Reagan’s top advisers disagreed about Soviet strategies. Secretary of Defense Caspar Weinberger was deeply skeptical of arms control. Secretary of State George Shultz believed that agreements would enhance U.S. security. The President seldom intervened to resolve such disputes, yet he shared Shultz’s enthusiasm for establishing a dialogue on human rights—in particular, the plight of religious and political dissidents—as a central focus of U.S.-Soviet negotiations. In January 1984, he delivered an eloquent speech, drafted by his Soviet aide Jack Matlock, which imagined the human connections that fictional American and Soviet couples could forge if left to their own devices.
The March 1985 appointment of Mikhail Gorbachev as General Secretary of the Communist Party of the Soviet Union provided Reagan with a viable negotiating partner. A series of summits and high-profile encounters followed. At Reykjavik in October 1986, Reagan and Gorbachev discussed the prospect of abolishing all nuclear weapons. In December 1987 they signed the Intermediate-Range Nuclear Forces Treaty, which eliminated an entire class of missiles. In May 1988, standing in the middle of Red Square in Moscow, Reagan declared that the term “evil empire” belonged to “another era.”

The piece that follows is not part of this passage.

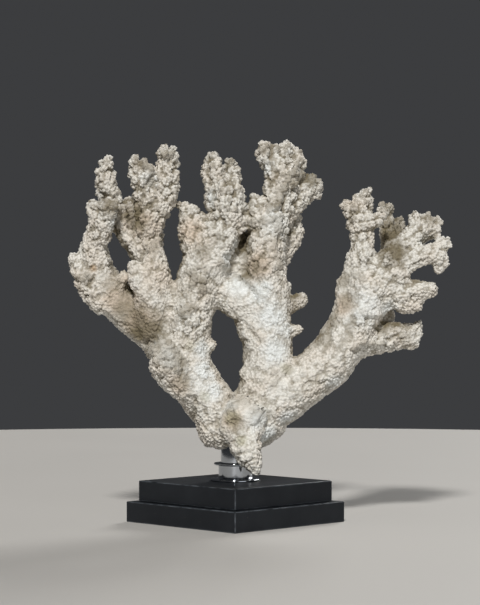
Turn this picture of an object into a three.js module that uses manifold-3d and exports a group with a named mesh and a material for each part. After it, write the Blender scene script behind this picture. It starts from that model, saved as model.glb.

Fearful that Reagan had moved too quickly to accept Gorbachev’s good intentions and the feasibility of his economic and political agenda (“Perestroika” and “Glasnost”), President George H.W. Bush ordered a strategic review to reassess U.S. objectives toward the Soviet Union in the first months of 1989. Simultaneously, Assistant to the President for National Security Affairs Brent Scowcroft reiterated that the Cold War was not over, and Secretary of Defense Richard Cheney publicly stated that Gorbachev’s reforms were destined to fail.
These statements aggravated Gorbachev, yet the pause did not derail the constructive relationship between Washington and Moscow. Gorbachev accommodated as revolutions occurred in Central and Eastern Europe that fall. After Bush met with his Soviet counterpart off the coast of Malta in December 1989, one month after the fall of the Berlin Wall, Gorbachev’s spokesman declared, “We buried the Cold War at the bottom of the Mediterranean Sea.” In the months that followed, Bush worked with the Soviet leader to allow for the peaceful reunification of Germany within NATO, to sign the Conventional Forces in Europe (CFE) treaty and the Strategic Arms Reduction Treaty (START), and to enable the transition to democratically-elected governments in countries emerging from Communist rule.
The starkest example of the improvement in U.S.-Soviet relations came after Saddam Hussein invaded Kuwait in August 1990. The Iraqi regime had previously been a Soviet client and Gorbachev vigorously opposed the use of force to turn back Saddam; yet Gorbachev did not stand in Washington’s way. Secretary of State James Baker, who had been Reagan’s chief of staff in 1981, recalled the fall of 1990 as “the world turned upside down.”
As Gorbachev’s economic reforms foundered and his political base crumbled in 1991, the Bush administration increasingly engaged Russian President Boris Yeltsin. Yeltsin turned back a coup against Gorbachev in August 1991, but in subsequent months consolidated authority over political and military institutions, and increasingly supported Russian independence and dissolution of the Soviet Union. On the evening of December 25, after speaking to Gorbachev on the telephone, Bush addressed the nation from the Oval Office to announce that the Soviet Union had ceased to exist.